The final drawing looked like this. I made it as simple as possible.

Carvey's software Easel is actually quite accurate at detecting problem areas in its preview. I always checked my drawing with the final tool path to make sure all the pads and traces have a distinct separation.

The milling process was straight forward. However, I continue to have this problem with the depth setting on the Carvey. I had this board set to cut a depth of 0.1 mm but it turns out the depth per pass was actually 0.5mm which is too deep. I broke a bit shortly after this board. It looks good. Though, you can see it is a deep cut. That being said, I only learned later that it is better to work in inches when using Easel.

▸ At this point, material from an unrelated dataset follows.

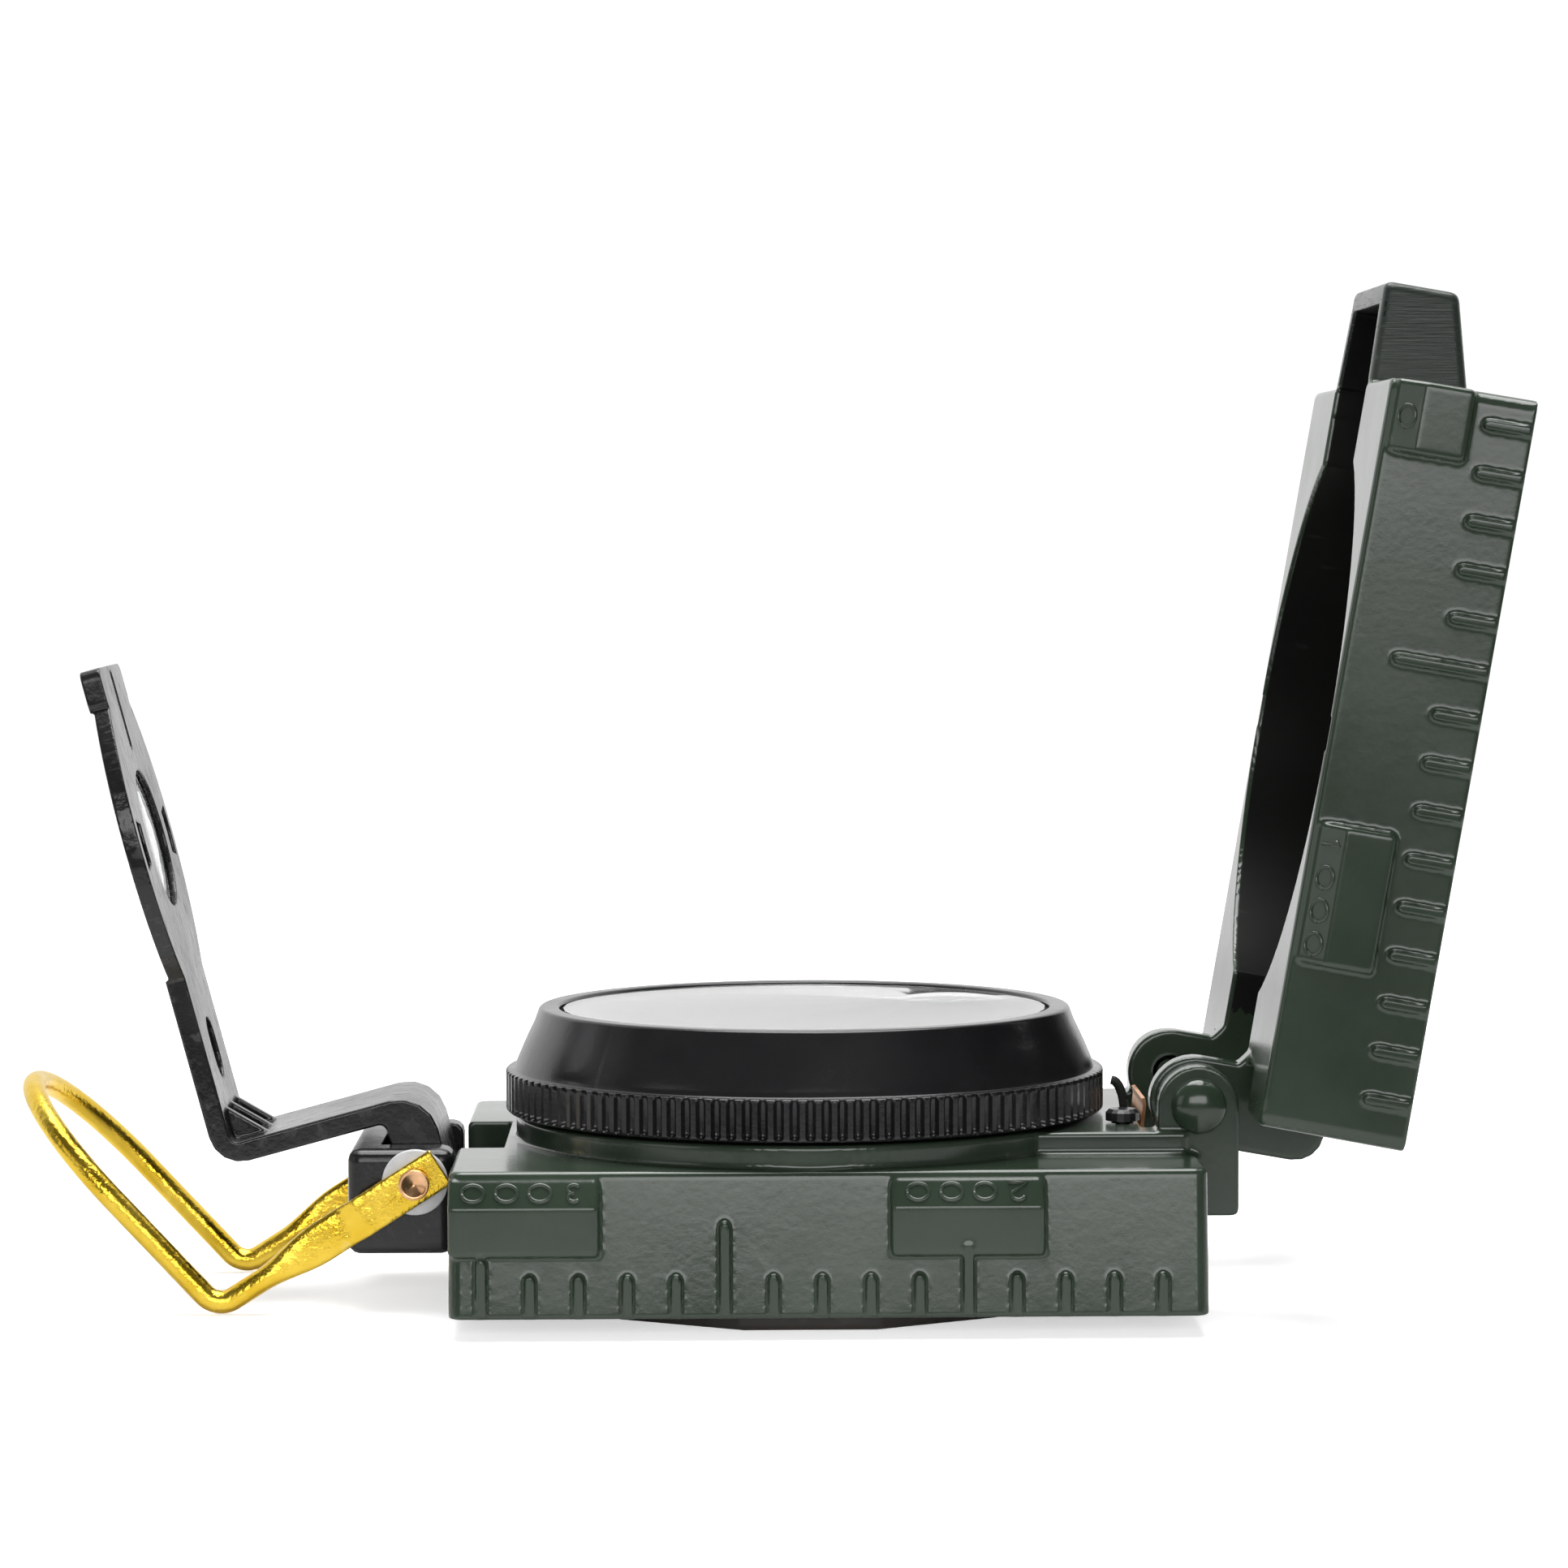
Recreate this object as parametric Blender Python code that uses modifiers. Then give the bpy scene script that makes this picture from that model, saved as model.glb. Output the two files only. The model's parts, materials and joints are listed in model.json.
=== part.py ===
"""Sighting compass with a folding lens bracket, a hinged ruler lid and a thumb ring.

Metres, +Z up. The origin is under the dial's axis, on the plane that the bottom cover rests on.
+X points to the lid hinge and the ruler edge faces -Y.
"""
import math

import bmesh
import bpy
from mathutils import Matrix, Vector

# Clearances
GAP = 0.0003
HINGE_END_GAP = 0.00015

# Case
RULER_Z = 0.0018
CASE_FRONT = -0.0298
HINGE_X = 0.0329
HINGE_Z = 0.0178
SHELL_HEIGHT = 0.0120
SHELL_LENGTH = HINGE_X - CASE_FRONT
RIM_HALF_WIDTH = 0.0255
RULER_HALF_WIDTH = 0.0270
RIM_Z = RULER_Z + SHELL_HEIGHT
FLOOR_TOP = 0.0044
FLOOR_HOLE_RADIUS = 0.0170
BORE_RADIUS = 0.0210
COLLAR_RADIUS = 0.0251
COLLAR_TOP = 0.0158
COLLAR_FILLET = 0.0013
NECK_RADIUS = 0.0222
NECK_TOP = 0.0205
GROOVE_LOW = 0.0179
GROOVE_HIGH = 0.0190
GROOVE_DEPTH = 0.0005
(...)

I also learned how to shim the smart clamp with paper to trick the Carvey.

The process for making this second board was different. I wanted to design one from scratch without referencing another project directly. For this board, I used the machine at échoFab with Mods. The goal of this design was simply to try and have the serial pins heading out the front of the board as opposed to the side. I later realized that I made it so that the serial cable would have to be plugged in upside down to avoid shorting. Another flaw was that 5v and GND are too close to the button.

I selected 1/64 bit traces as my process. We used a vBit with this setting and it seems to work properly as long as you don't carve too deep. With a v-bit, the deeper you carve the thinner your traces become. I chose to do 5 passes in the Mods in the prcoess setting.

I used Universal Gcode Sender and sent the job to the Mill.

One of the things I regret doing is using Flux. This wasn't the cleanest milling job. I should have cleaned the board a bit too. I think the flux attached to some of the thinner debris betweent the traces and burnt easily. This board is not looking so good but I kept at it.

I'm not going to brag about this one. I don't have high expectations but it passed all of my continuity tests. I burnt off the trace to the LED and could not fix it so I used a through hole LED and resistor. I look forward to the smoke test on this one!